━━━ DATASET CONTENT ━━━

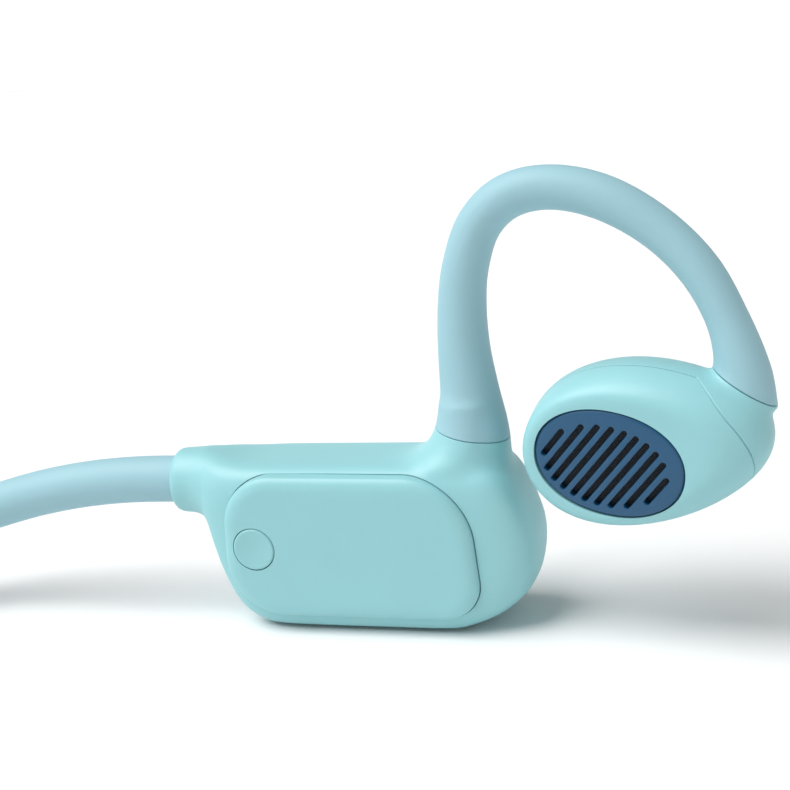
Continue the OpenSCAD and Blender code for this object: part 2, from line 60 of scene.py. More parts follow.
shell_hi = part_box("module_shell_l")[1]
UNIT_X = shell_hi.x / MM - NOSE_X
HALF_WIDTH = shell_hi.y / MM - BODY_HALF
SIDES = {"l": 1.0, "r": -1.0}


def to_row(points, side):
    """Unit millimetres to row metres."""
    p = np.asarray(points, float)
    sign = SIDES[side]
    return np.stack([p[:, 0] + UNIT_X, sign * (p[:, 1] + HALF_WIDTH), p[:, 2] - FOOT_Z], 1) * MM


# ---------------------------------------------------------------- numbers


def ramp(value, start, end):
    """0 before start, 1 after end, smooth in between."""
    t = np.clip((np.asarray(value, float) - start) / (end - start), 0, 1)
    return t * t * (3 - 2 * t)


def spline(rows, steps):
    """Rows of numbers, with a smooth curve's rows between them."""
    rows = np.asarray(rows, float)
    last = len(rows) - 1
    out = []
    for u in np.linspace(0, last, last * steps + 1):
        k = min(int(u), last - 1)
        t = u - k
        a, b, c, d = (rows[min(max(k + j, 0), last)] for j in (-1, 0, 1, 2))
        out.append(0.5 * (2 * b + (c - a) * t + (2 * a - 5 * b + 4 * c - d) * t * t
                          + (3 * b - a - 3 * c + d) * t ** 3))
    return np.array(out)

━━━

■ TASK PROMPT ■
Extract the listing in its entirety, matching it exactly.

■ CORRECT RESULT ■
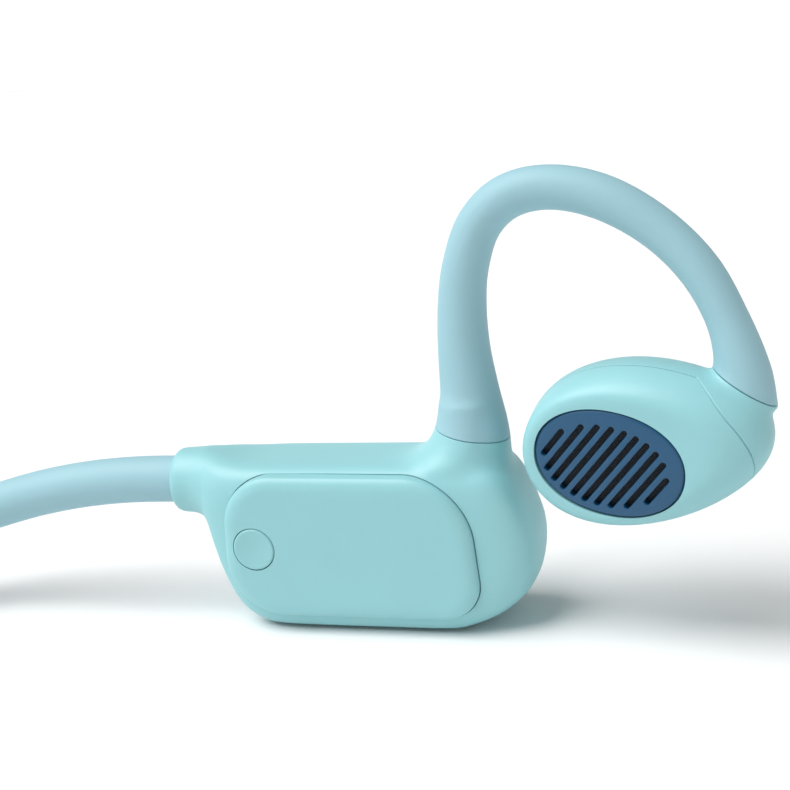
Continue the OpenSCAD and Blender code for this object: part 2, from line 60 of scene.py. More parts follow.
shell_hi = part_box("module_shell_l")[1]
UNIT_X = shell_hi.x / MM - NOSE_X
HALF_WIDTH = shell_hi.y / MM - BODY_HALF
SIDES = {"l": 1.0, "r": -1.0}


def to_row(points, side):
    """Unit millimetres to row metres."""
    p = np.asarray(points, float)
    sign = SIDES[side]
    return np.stack([p[:, 0] + UNIT_X, sign * (p[:, 1] + HALF_WIDTH), p[:, 2] - FOOT_Z], 1) * MM


# ---------------------------------------------------------------- numbers


def ramp(value, start, end):
    """0 before start, 1 after end, smooth in between."""
    t = np.clip((np.asarray(value, float) - start) / (end - start), 0, 1)
    return t * t * (3 - 2 * t)


def spline(rows, steps):
    """Rows of numbers, with a smooth curve's rows between them."""
    rows = np.asarray(rows, float)
    last = len(rows) - 1
    out = []
    for u in np.linspace(0, last, last * steps + 1):
        k = min(int(u), last - 1)
        t = u - k
        a, b, c, d = (rows[min(max(k + j, 0), last)] for j in (-1, 0, 1, 2))
        out.append(0.5 * (2 * b + (c - a) * t + (2 * a - 5 * b + 4 * c - d) * t * t
                          + (3 * b - a - 3 * c + d) * t ** 3))
    return np.array(out)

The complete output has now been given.